Special to The Seattle Times
"Up the Yangtze," a documentary written and directed by Yung Chang. 93 minutes. In Mandarin and English, with English subtitles. Not rated; includes profanity. Varsity.
Like the rest of the world, China is coming to terms with enormous change. In "Up the Yangtze," the specific national trauma happens to be the damming of the Yangtze River, which leads to the obliteration of a significant portion of the country's landscapes, and the relocation of many citizens who are forced to abandon their homes.
"Now people speak of the river in the past tense," says Yung Chang, the film's gifted young narrator and writer-director, who grew up as a member of the only Chinese family in a small Canadian town.
Early on, he developed an interest in Chinese culture that eventually took him and his parents to China, where he shot this mournful documentary about the massive flooding caused by the Three Gorges Dam. For an American project of comparable scope, imagine the Grand Canyon turned into a lake.
Chang feels that "Up the Yangtze," which is based on his experiences on the river between 2002 and 2006, could just as easily have been a fiction film.
Indeed, when he focuses on a "farewell cruise" in which Chinese tourist-ship workers are Americanized with names like Cindy and Jerry, the movie suggests the precision of fiction. Chang claims to have been inspired by "Heart of Darkness" as well as such class-conscious stories as "Gosford Park" and "Upstairs Downstairs."

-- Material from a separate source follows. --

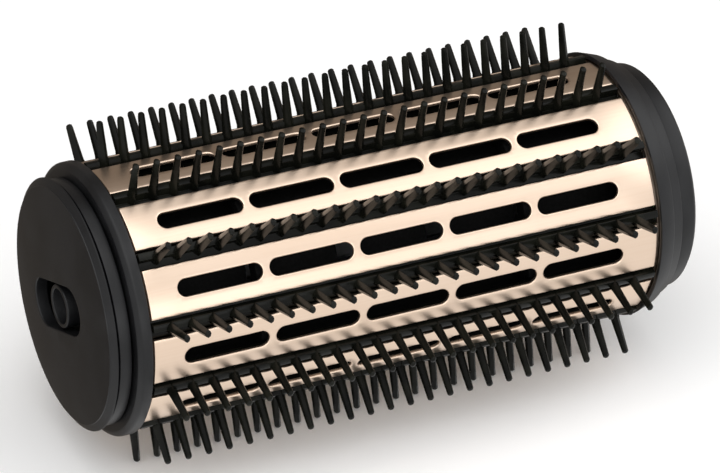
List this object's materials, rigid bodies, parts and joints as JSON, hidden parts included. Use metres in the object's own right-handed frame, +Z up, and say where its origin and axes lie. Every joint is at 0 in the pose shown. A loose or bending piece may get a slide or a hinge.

At other times, especially when villages turn into ghost towns and a ship manager confronts a greedy cruise worker — in a jolting scene that doesn't look staged — the movie becomes a document of a one-time-only event. There is no computer-enhanced imagery of devastation. Nor is there an obvious buildup to the manager's boot-camp behavior.
In the early 1960s, director Elia Kazan took a fictional approach to the subject in one of his more underrated movies: "Wild River," featuring Jo Van Fleet as a stubborn woman who refuses to face the inevitable and leave her home, which is soon to be flooded by the Tennessee Valley Authority.
"Up the Yangtze" sometimes achieves the urgency of that film, especially during interviews with angry citizens (China, one of them says, "is too hard for common people") and during a time-lapse sequence that shows the floodwaters covering trees, rocks, hills and houses. But the tone is finally one of wistful resignation.